Translating a document is time consuming; 300 words takes about one hour of labor. Nevertheless, “none of the teachers reported being given any extra planning time to translate and create the curriculum materials they need as a consequence of teaching in a language other than English.” Dual language teachers typically have two cohorts of students during the school year as well, meaning that they are responsible for students in two full classes, often leading to extra planning, preparation, and meetings.
Participants in this study reported developing supplemental materials for their primary language of instruction, ranging from PowerPoint presentations and games, to graphic organizers and worksheets. And though creating curricular and supplemental materials is expected, none of the teacher participants reported having explicit guidance on how to best prepare materials for dual language classroom, nor how to distinguish between the quality of materials available online. Many participants sought ideas on websites like Pinterest and Teachers Pay Teachers, despite growing concerns about the quality of supplemental educational resources on these popular sites. During an interview, one teacher declared, “That, of everything that I’ve wanted, with all of the workshops that we get sent to, that’s what I want the most is, how do you make materials?”
The “invisible work” raised by the teachers in the study needn’t be an unending or unseen burden. First, administrators must respect teachers’ meager planning time by refraining from assigning unnecessary tasks or meetings. Dual language programs should also be restructured to allow for more paid planning and preparation time so educators are not continuously working for free outside their scheduled hours. This may require additional funding to pay teachers for an extra planning period before or after school each week, or hiring part-time staff to cover non-instructional duties such as recess and lunch monitoring, so that teachers can use that time for planning and preparation. Districts should ensure that teachers are given professional development in which they are guided through the process of creating high-quality supplemental materials. If districts have an instructional coach, coaches can support and, even better, develop ready-made materials for immediate use.
Navigating the expanse of available materials should also, ideally, become increasingly easier with technology. Open educational resources (OER) are free, openly-licensed materials that teachers can download, share, and modify to meet their students’ needs. OER resources include worksheets, lesson plans, activities, and even full, year-long curricula.
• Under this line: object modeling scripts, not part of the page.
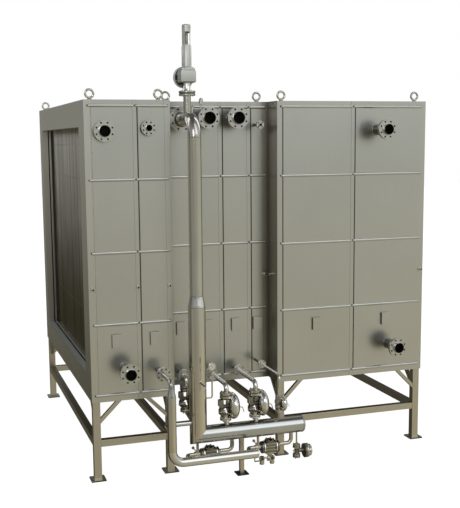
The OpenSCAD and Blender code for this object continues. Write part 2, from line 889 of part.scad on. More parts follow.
// Dial gauge and its cock on a U-shaped siphon that leaves the riser's front
module pressure_gauge() {
  leg_z = siphon_low + siphon_bend;
  color(pipe_grey) {
    // Root tube, out from the riser and bent down
    difference() {
      translate([riser_x, vessel_y, siphon_top]) forward(siphon_out - siphon_bend, siphon_r);
      translate([riser_x, vessel_y, siphon_top - 50]) cylinder(h = 100, r = vessel_r);
    }
    translate([riser_x, siphon_y + siphon_bend, siphon_top]) bend_down(siphon_bend, siphon_r);
    // The U, and the tube up to the gauge
    translate([riser_x, siphon_y, 0]) {
      translate([0, 0, leg_z]) cylinder(h = siphon_top - siphon_bend - leg_z, r = siphon_r);
      translate([siphon_bend, 0, leg_z]) mirror([0, 0, 1]) mirror([1, 0, 0]) siphon_bend();
      translate([siphon_bend, 0, siphon_low]) rotate([0, 90, 0])
        cylinder(h = siphon_pitch - 2 * siphon_bend, r = siphon_r);
      translate([siphon_pitch - siphon_bend, 0, leg_z]) mirror([0, 0, 1]) siphon_bend();
      translate([siphon_pitch, 0, leg_z]) cylinder(h = gauge_z - 40 - leg_z, r = siphon_r);
      // Cock, with its knob towards the front
      translate([siphon_pitch, 20, 1415]) forward(20 + cock_reach, 26);
      translate([siphon_pitch, 18, gauge_z]) forward(40, 50);
    }
  }
}

// ---- Drain traps under the vessel ----

drain_trap_x = 1432;
trap_pitch = 820;
body_z = 322;

// What is left of a pipe once the condensate header's own space is taken out of it
module clear_of_header() {
  difference() {
    children();
    translate([drop_x, header_y, header_z]) rotate([0, 90, 0])
      cylinder(h = header_end - drop_x, r = header_r);
  }
}

// Inline drain trap: body, end flanges, bonnet and sump, with the loop from the vessel on its
// right, the balance tube up on its left and the discharge to the header
module drain_trap(x0) {
  loop_x = 304;
  loop_bend = 60;
  tee_x = -160;
  out_x = 146;
  turn_r = 45;
  color(dark_cast) clear_of_vessel() clear_of_header() translate([x0, vessel_y, body_z]) {
    box([-76, -70, -84], [76, 70, 84]);
    for (s = [-1, 1]) translate([s * 76, 0, 0]) rotate([0, s * 90, 0]) cylinder(h = 44, r = 80);
    translate([0, 0, 84]) cylinder(h = 22, r = 66);
    translate([0, 0, -122]) cylinder(h = 38, r = 44);
    // Loop from the vessel
    translate([120, 0, 20]) rotate([0, 90, 0]) cylinder(h = loop_x - 120 - loop_bend, r = 26);
    translate([loop_x - loop_bend, 0, 20 + loop_bend]) rotate([90, 0, 0]) rotate([0, 0, -90])
      rotate_extrude(angle = 90) translate([loop_bend, 0]) circle(26);
    translate([loop_x, 0, 20 + loop_bend]) cylinder(h = vessel_z - body_z - 20 - loop_bend, r = 26);
    // Tee, balance tube, and the discharge that bends forward into the header
    translate([tee_x, 0, 10]) {
      sphere(44);
      rotate([0, 90, 0]) cylinder(h = 60, r = 26);
      cylinder(h = vessel_z - body_z - 10, r = tube_r);
      translate([turn_r - out_x, 0, 0]) rotate([0, 90, 0]) cylinder(h = out_x - turn_r, r = 24);
      translate([turn_r - out_x, -turn_r, 0]) rotate([0, 0, 90])
        rotate_extrude(angle = 90) translate([turn_r, 0]) circle(24);
      translate([-out_x, -turn_r, 0]) forward(header_out - vessel_out - turn_r, 24);
    }
  }
}

module drain_trap_left() {
  drain_trap(drain_trap_x);
}

module drain_trap_right() {
  drain_trap(drain_trap_x + trap_pitch);
}

drain_x = 2634;

// Float valve at the blind end of the vessel: thin tube, two flanges, arm and round cover
module drain_float_valve() {
  color(dark_cast) clear_of_vessel() translate([drain_x, vessel_y, 0]) {
    translate([0, 0, 310]) cylinder(h = 190, r = 11);
    translate([0, 0, 262]) cylinder(h = 48, r = 50);
    translate([0, 0, 180]) cylinder(h = 82, r = 26);
    translate([0, 0, 132]) cylinder(h = 48, r = 50);
    translate([0, 0, 118]) cylinder(h = 14, r = 14);
    translate([20, 0, 222]) rotate([0, 90, 0]) cylinder(h = 80, r = 30);
    translate([100, 0, 212]) rotate([0, 90, 0]) cylinder(h = 56, r1 = 94, r2 = 88);
    translate([156, 0, 212]) rotate([0, 90, 0]) cylinder(h = 44, r1 = 88, r2 = 76);
  }
}

site() legs_front();
site() legs_back();
site() long_beams();
site() cross_beams();
site() knee_braces();
site() inlet_posts();
site() inlet_rails();
site() outlet_posts();
site() outlet_rails();
site() casing_left();
site() casing_middle();
site() casing_right();
site() inlet_coil();
site() outlet_coil();
site() trim_rods_left();
site() trim_rods_middle();
site() trim_rods_right();
site() inspection_plates();
site() tapping_stubs();
site() lifting_eyes();
site() nozzle_left_upper();
site() nozzle_left_upper_small();
site() nozzle_left_lower();
site() nozzles_mid_upper();
site() nozzle_mid_small();
site() nozzle_right_upper();
site() nozzle_right_lower();
site() steam_elbow();
site() flash_riser();
site() flash_vessel();
site() vessel_end_plate();
site() vessel_support();
site() condensate_drop();
site() condensate_header();
site() cross_pipe();
site() safety_valve_body();
site() safety_valve_bonnet();
site() air_vent();
site() trap_line_1();
site() trap_line_2();
site() trap_line_3();
site() trap_line_small();
site() float_trap_1();
site() float_trap_2();
site() float_trap_3();
site() float_trap_small();
site() pressure_gauge();
site() drain_trap_left();
site() drain_trap_right();
site() drain_float_valve();
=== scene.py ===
# %% [markdown]
# # A steam air heater, dressed for a picture
# The real machine is a plant-room air heater: three sheet-steel casing modules on a frame of
# square tube, with finned coils inside, and steam and condensate pipework along the front.
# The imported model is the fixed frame: it gives every size and place. This lesson gives the
# frame its finishes, adds the small parts, and stands it in a plain white studio.

import json
from math import cos, pi, radians, sin, tan

import bmesh
import bpy
from mathutils import Matrix, Vector


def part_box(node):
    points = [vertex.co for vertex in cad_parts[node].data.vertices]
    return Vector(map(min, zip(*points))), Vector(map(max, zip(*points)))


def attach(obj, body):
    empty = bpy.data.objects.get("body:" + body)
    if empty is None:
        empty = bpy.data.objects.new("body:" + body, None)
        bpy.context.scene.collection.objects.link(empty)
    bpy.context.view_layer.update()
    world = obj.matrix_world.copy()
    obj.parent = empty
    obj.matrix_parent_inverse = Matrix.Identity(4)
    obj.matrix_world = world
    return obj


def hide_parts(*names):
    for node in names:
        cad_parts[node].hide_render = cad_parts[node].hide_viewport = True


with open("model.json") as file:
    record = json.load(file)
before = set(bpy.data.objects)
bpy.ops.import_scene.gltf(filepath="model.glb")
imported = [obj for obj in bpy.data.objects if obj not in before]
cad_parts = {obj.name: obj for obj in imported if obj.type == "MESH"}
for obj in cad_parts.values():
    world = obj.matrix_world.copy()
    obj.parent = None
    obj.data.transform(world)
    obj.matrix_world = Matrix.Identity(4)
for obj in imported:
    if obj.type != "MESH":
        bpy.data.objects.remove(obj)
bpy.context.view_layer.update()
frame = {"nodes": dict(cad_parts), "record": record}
nodes = frame["nodes"]
scene = bpy.context.scene

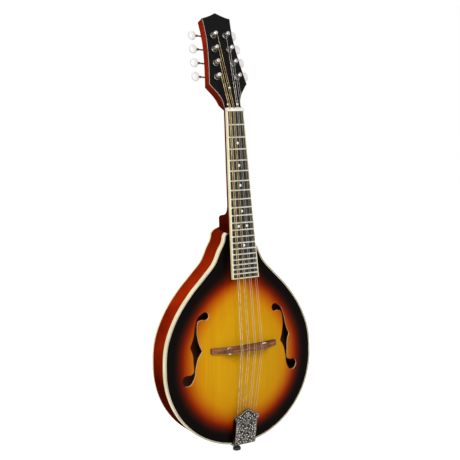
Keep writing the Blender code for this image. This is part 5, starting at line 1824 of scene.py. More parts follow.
def axes_matrix(axes: Axes, x: float, along: float, out: float, turn: float = 0.0) -> Matrix:
    """The place of a piece that was made with Z out of a face, turned about that Z.

    Args:
        axes: The face's axes.
        x: How far across.
        along: How far along.
        out: How far out.
        turn: The angle.

    Returns:
        The place.
    """
    across = axes.along
    place = Matrix(((1.0, 0.0, 0.0), across, axes.out)).transposed().to_4x4()
    place.translation = axes.point(x, along, out)
    return place @ Matrix.Rotation(turn, 4, "Z")


def screw_head(name: str, radius: float, height: float, shank: float, shank_radius: float) -> Piece:
    """A round-headed screw with a slot, standing on its own origin with Z out.

    Args:
        name: The piece's name.
        radius: The head's radius.
        height: The head's height.
        shank: The shank's length.
        shank_radius: The shank's radius.

    Returns:
        The screw.
    """
    profile = [(-shank, 0.5 * shank_radius), (-shank + shank_radius, shank_radius),
               (0.0, shank_radius), (0.0, radius)]
    for step in range(1, 7):
        angle = 0.5 * pi * step / 7.0
        profile.append((0.12 * height + 0.88 * height * sin(angle), radius * cos(angle) ** 0.8))
    profile.append((height, 0.12 * radius))
    screw = lathe(name, Vector(), Z_AXIS, X_AXIS, profile, 32)
    flat = Axes(Vector(), radians(-90.0))
    wide = 0.16 * radius
    slot = slab(name + "_slot", flat, oblong(-2.0 * radius, 2.0 * radius, -wide, wide), 0.45 * height,
                2.0 * height)
    carve(screw, slot)
    return shade(screw, 30.0)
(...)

Though resources in languages other than English are not yet widely available on many of the OER sites, dual language teachers can translate and share these resources back through OER sites. And while this solution still involves educators translating materials, it may be more efficient in the long term, as available resources continue to build in an online depository. Given their digital nature, OER resources may be more easily altered to suit students’ language and academic abilities. Using OER also protects teachers, schools, and districts from potentially costly risks associated with copyright violations. As Kristina Ishmael, New America’s OER expert and former dual language second grade educator, explained, “If it is openly licensed, you can translate it.”
Ishmael highlighted the role of states taking a “larger approach to some of the openly licensed curriculum,” including New York’s encouragement of EngageNY and Louisiana’s openly licensed English Language Arts curricula. Portions of EngageNY’s math curricula have already been translated to Arabic, Bengali, Simplified Chinese, and Spanish. To help determine the quality of resources, teachers can use Achieve’s comprehensive OER rubrics and the ratings featured on OER sites, which often include a 5-star review metric and opportunities for user comment.
Where materials are available, Ishmael explained, “You have your traditional publishing companies that will just translate,” and that publishing companies from other countries are often overlooked. States and districts should consider engaging with publishers outside of the United States to bring foreign languages in authentically, rather than as translations of English materials.
Dual language immersion programs, hailed for the academic, cognitive, and future economic opportunities they bestow upon students, are wholly dependent on multilingual educators. Each of the aforementioned changes are critical to create a culture in which dual language and bilingual educators can thrive. And to the dual language educators nationwide doing this essential “invisible work” each day, we see the invaluable effort you put forth on behalf of your students, and we thank you wholeheartedly.